Подобный фрагмент в сочетании с предыдущими примерами может свидетельствовать в пользу того, что Прокопий как минимум придерживался определенного рода фронды по отношению к официальной религиозной политике Юстиниана и, возможно, испытывал сдержанную симпатию к древней языческой религии как части классического культурного наследия. Однако эта симпатия не простиралась у историка дальше историко-этнографического интереса к наследию древних римлян, которое уже начало забываться в Константинополе. Например, Прокопий объясняет читателю происхождение римского термина «дельфика», служащего для обозначения специального треножника для императорских кубков, а также истоки термина «палатин» — дворца Августа Октавиана в Риме (Procop. BV I. 21. 2–4), снисходительно поглядывая на древнеримские древности с высот классической греческой образованности.
Отношение Прокопия к представителям крупной церковной иерархии было сугубо прагматическим и определялось соображениями государственной пользы. Это отношение в полной мере проявилось в рассказе историка, имеющем отношение к так называемому «делу» римского папы Сильверия (536–537). Рассмотрим этот важнейший с точки зрения истории отношений Византии и папства эпизод более пристально. Тем более что, как отмечал в свое время Бертольд Рубин, в «деле» Сильверия «за кулисами действовал мрачный образ императрицы Феодоры»[4].
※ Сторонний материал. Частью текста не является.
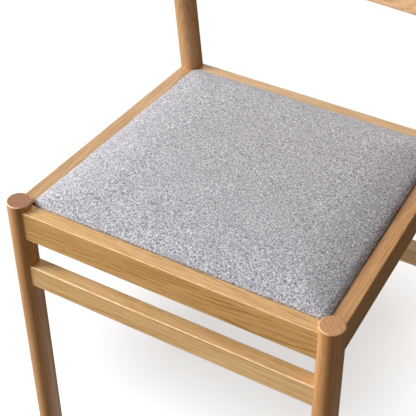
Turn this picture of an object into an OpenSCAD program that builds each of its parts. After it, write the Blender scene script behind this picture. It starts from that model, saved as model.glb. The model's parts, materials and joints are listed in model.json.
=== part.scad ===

Прокопий совершенно бесстрастно излагает известный эпизод, связанный с изменой папы Сильверия, вступившего в тайные сношения с готами во время осады Рима королем Витигисом: «Так как появилось подозрение, что архиерей города Сильверий замышляет измену в пользу готов, Велизарий тотчас выслал его в Элладу и немного спустя назначил архиереем другого, по имени Вигилий» (Ὑποψίας δὲ ἐς Σιλβέριον τὸν τῆς πόλεως ἀρχιερέα γεγενημένης, ὡς δὴ προδοσίαν ἐς Γότθους πράσσοι, αὐτὸν μὲν ἐς τὴν Ἑλλάδα ἔπεμψεν αὐτίκα, ἕτερον δὲ ἀρχιερέα ὀλίγῳ ὕστερον, Βιγίλιον ὄνομα, κατεστήσατο) (Procop. BG I. 25. 13). Прокопий не упоминает о том, что мы знаем из других, более поздних источников: после высылки из Рима Сильверий — ставленник готского короля Теодохада (534–536) — подвергся церковному суду и был низложен по приказу императрицы Феодоры, которая была главным инициатором интронизации нового папы Вигилия (537–555). Возможно, это умолчание Прокопия связано с его неравнодушным отношением к Феодоре, которое проявилось таким образом уже в этом эпизоде и которое найдет свое полное проявление на страницах «Тайной истории». В этой заметке Прокопий, обеспокоенный изложением драматических событий, в которых он принимал непосредственное участие, пишет о Римском архиерее без стилистических игр, связанных с подражанием литературным клише языческих авторов.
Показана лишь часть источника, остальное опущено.